President Joe Biden has signed the American Rescue Plan into law, granting $40 billion in child care funding and providing much-needed relief to providers, parents and children alike.

This child care relief is notable for three reasons: First, it is the largest investment this country has ever made in child care, and is roughly 20 times larger than the child care relief provided in President Barack Obama’s stimulus measure. Second, despite the investment’s size, it has been uncontroversial and has not attracted the types of criticism directed at other relief policies. Third, because it is a one-time investment, it will not be sufficient to advance longer-term transformation in the system of child care.

Congress and the administration will need to build on this investment so that communities can make permanent changes to ensure all families have access to affordable, high-quality child care.

Just as the 1944 GI Bill expanded economic opportunity following a period of crisis by allowing millions of veterans to attend college and helping to create the American middle class, COVID-19 and the accompanying economic recession have created an equally powerful inflection point for child care.

The United States does not have a system of early care and education that meets the needs of children, families or providers — the patchwork of programs that does exist does not amount to a system at all. Among the 50 states, there is no clear example that provides high-quality early childhood opportunities from birth to age five, despite our knowledge of how important early years are to children’s growth and development.

In 2020, the pandemic exposed just how crucial child care is to America’s economy and has shown the consequences of persistent underinvestment in children and families. Without child care, tens of millions of parents could not return to work. Child care providers across the country shuttered — with as many as 1 in 4 remaining closed — and women, people of color and children were disproportionately affected. The largest impact has been on women, millions of whom have been forced to put their careers on hold to assume the role of caretaker amid school closures — something Biden says constitutes a national emergency. Without the government’s help in transforming child care, women could fall permanently behind.

While much of the country’s focus has been on the economic downturn and its effect on parents, less attention has been paid to how children have likely been impacted by a lack of child care. The first five years are formative ones for brain development and socialization, but they also establish a child’s capacity for learning new skills and future success. While learning loss has been central to the conversation around reopening schools, there has been no similar focus on the pandemic’s impact on child development or school readiness. Building a strong system of child care will be essential in addressing those challenges.
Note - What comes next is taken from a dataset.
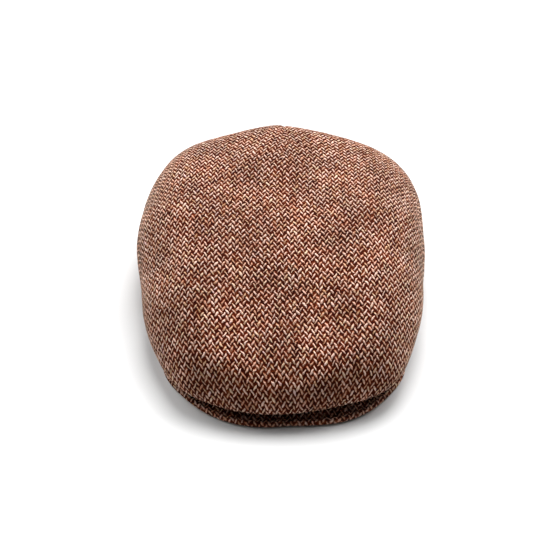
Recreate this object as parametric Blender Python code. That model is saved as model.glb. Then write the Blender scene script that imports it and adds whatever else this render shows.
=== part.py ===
"""An ivy cap of herringbone tweed, lying on a table as it does off the head.

Metres, +Z up. The peak points to -Y, and the sides' lower edge and the peak's outer edge rest on z = 0.
The crown is worked out in upright planes that all pass through one point near the middle of the top.
A plane's turn is its angle from the front in degrees, towards +X, the wearer's left. A place in it is
a reach out from that middle and a height.
"""

import math

import bmesh
import bpy
import numpy as np
from mathutils import Vector

# Driving sizes.
LENGTH = 0.284
MIDDLE_FROM_PEAK = 0.150
CLOTH = 0.0020
SEAM_GAP = 0.0010
PEAK_THICKNESS = 0.0040

# The crown by direction. reach and belly: how far out its widest line is, and how high. shoulder: how
# wide the rounding is between that line and the flat of the top. rim_reach and rim_height: the lower
# edge, which at the front is the forehead line above the peak. rim_angle and rim_run: how steeply the
# cloth comes down to that edge from outside, in degrees, and how far it runs straight. side_height: the
# side panel's height along the cloth.
CROWN_COLUMNS = (
    "turn", "reach", "belly", "shoulder",
    "rim_reach", "rim_height", "rim_angle", "rim_run", "side_height",
)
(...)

People of color also represent a significant portion of the child care workforce and have been disproportionately affected, forced to choose between closing their doors or taking on substantial debt because of the lack of public infrastructure to support them. While women of color represent only 20 percent of the American population, they make up 40 percent of the roughly 1.5 million child care workers.

Making matters worse, early childhood educators earn poverty-level wages in 40 states, with a median wage of $11.65 per hour, more than $20 per hour less than kindergarten teachers, according to the 2020 Early Childhood Workforce Index, with Black early educators earning $0.78 less per hour than their white peers. We must prioritize all child care workers as we do K-12 teachers — and provide them with equal pay.

There is room for optimism. Our country has a track record of bipartisan agreement toward making improvements in child care. Congress worked in 2014 to pass long-needed reforms to the federal child care program and, just four years later, worked together to effectively double the amount of its annual funding.

So, this is just the beginning.

Quality child care is a necessity — and one that requires long-term investment as part of America’s infrastructure. Many people think of infrastructure as bridges and highways, but in this case, we must consider child care as part of the social infrastructure that supports communities. For children, parents and providers, access to quality, affordable care is arguably just as important as the roads we drive on.

Over time, a varied group of stakeholders have called for the development of a high-quality system of early care and education, including Nobel laureates, members of the Federal Reserve, celebrities and even U.S. presidents. Many are quick to point out that the pandemic and its impact on the economy have highlighted the importance of child care, and that is indisputable. But it is the voices of parents and providers that have finally gotten through to policymakers. We should listen to them and seize this moment to fasten another rung on the ladder of opportunity.

 

Mario Cardona is the chief of policy and practice at Child Care Aware of America and a former Obama Administration senior policy adviser for elementary and secondary education on the White House Domestic Policy Council.